Great to hear! From 86box: SYSCALL, SYSRET

fuel-pcbox commented 2 years ago

From what I can tell, it's simply impossible to use AVX unless you're in 64-bit mode, as it reuses a single-byte opcode as a prefix for VEX-encoded instructions.

Torinde commented 2 years ago

From what I can tell, it's simply impossible to use AVX unless you're in 64-bit mode, as it reuses a single-byte opcode as a prefix for VEX-encoded instructions.

No experience myself, but what I found is in my first comment above:

fuel-pcbox commented 2 years ago

That first thread is literally only showing that it's possible to save and restore the state of AVX registers under DOS. That doesn't mean it's possible to use AVX under DOS. lol

Torinde commented 2 years ago

Intel AVX instructions will be available on both 32bit and 64bit flavors of Processor and OS.:

AVX will require OS to have 256-bit YMM state support. Once the OS adds the necessary system level support, it can decide to create 64-bit distribution and 32-bit distributions. A 32-bit OS distribution with the required state support will allow software to use AVX.

So, combining this statement with the above thread on state save/restore - it seems you can use AVX in DOS without 64-bit mode?

fuel-pcbox commented 2 years ago

Weird, because AVX specifically requires the VEX encoding, and that's impossible to use in 32-bit mode.

Torinde commented 2 years ago

Per Wikipedia you can use VEX in 32-bit mode with the following restrictions:

In 32-bit mode VEX encoded instructions can only access the first 8 YMM/XMM registers; the encodings for the other registers would be interpreted as the legacy LDS and LES instructions that are not supported in 64-bit mode. The VEX prefix's initial-byte values, 0xC4 and 0xC5, are the same as the opcodes of the LDS and LES instructions. Not supported in 64-bit mode, the ambiguity is resolved in 32-bit mode by exploiting the fact that a legal LDS or LES's ModRM byte can not specify a register operand; i.e., be of the form 11xxxxxx. Various bit-fields in the VEX prefix's second byte are inverted to ensure that the byte is always of this form. Similarly, the REX prefix's one-byte form has the four high-order bits set to four, which replaces sixteen opcodes numbered 0x40–0x4F. Previously, those opcodes were individual INC and DEC instructions for the eight standard processor registers; x86-64 code must use ModR/M INC and DEC instructions. [2]

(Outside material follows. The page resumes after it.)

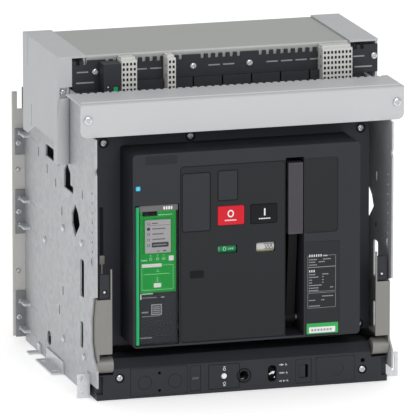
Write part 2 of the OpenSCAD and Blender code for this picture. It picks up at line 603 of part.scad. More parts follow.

Can you test that? What about AVX-512/EVEX? Here is shown that AVX-512 can be used in 32-bit code.

Torinde commented 2 years ago

Some 32-bit only CPUs with relatively low performance (thus realistic to emulate), but supporting advanced instruction sets:

From AMD the slowest I found:

Along with PAE/PSE those will also bring closer the possibility to run as guest Win8/10 and Win7 May 2018 KB4103718 (e.g. all 32-bit Windows)

also, if that helps: most of the above are derivatives of the already supported P6: Pentium M, A100, Core Solo - just with:

PCBox/PCBox/issues/41

Torinde commented 1 year ago

For the NEC Vxx emulation - it seems 86box 3.11 adds support for its 8080 mode, I'm not sure if that's already part of DOSbox-X PC-98 mode or not.

Torinde commented 1 year ago

@finalpatch, as I see you're aware of FPU emulation - just wondering if you're willing to make a PR for 3DNow!+? If that helps: 86box recently added the missing 3DNow!+ instructions (and now supports all except the two "Pro" instructions from Geode), there is also a QEMU 3Dnow.diff file link above.

Torinde commented 1 year ago

@qeeg, JHRobotics/simd95 is a "Simple hack for enabling SSE/AVX instructions on DOS and Windows 95/98"

Torinde commented 7 months ago

FEX-Emu (x86 emulator that can be used by Wine) supports all 3DNow!, including Extended and the Geode specific instructions.